Building a NIST Compliance Roadmap

Implementing NIST frameworks is not a weekend project. A realistic timeline for a medium-sized organization ranges from 12 to 24 months for initial implementation, with ongoing maintenance and improvement thereafter. Here is a structured approach:

Phase 1: Scoping and Assessment (Months 1-3)

Determine which frameworks apply. Start with your regulatory and contractual requirements. If you are a defense contractor handling CUI, you need SP 800-171 and CMMC. If you are a federal agency or FedRAMP provider, you need SP 800-53. If you are voluntarily improving your security posture, CSF 2.0 is the right starting point.

Conduct a current-state assessment. Map your existing security controls, policies, and practices against the relevant framework.
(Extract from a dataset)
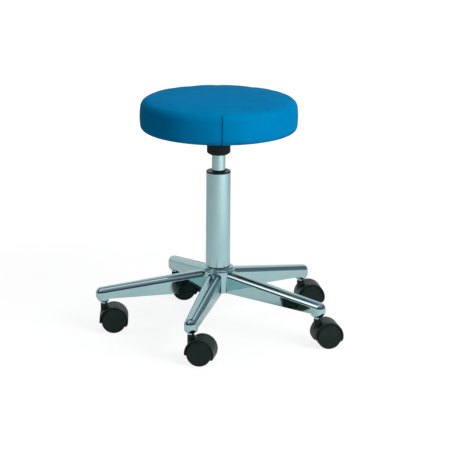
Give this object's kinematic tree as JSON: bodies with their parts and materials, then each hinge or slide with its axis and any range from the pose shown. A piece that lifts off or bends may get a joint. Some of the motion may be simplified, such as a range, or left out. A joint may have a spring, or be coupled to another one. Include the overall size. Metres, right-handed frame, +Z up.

This gap analysis is the foundation for everything that follows. Be honest — understating gaps now creates larger problems later, especially if a CMMC assessment is in your future.

Identify and classify your data. You cannot protect CUI if you do not know where it lives. Conduct a data flow analysis to identify what sensitive data you have, where it is stored, how it moves through your systems, and who has access to it.

Phase 2: Remediation Planning (Months 3-6)

Prioritize gaps by risk. Not all control gaps carry equal risk. Prioritize based on the likelihood and impact of exploitation. Controls related to access management, incident response, and data protection typically warrant early attention.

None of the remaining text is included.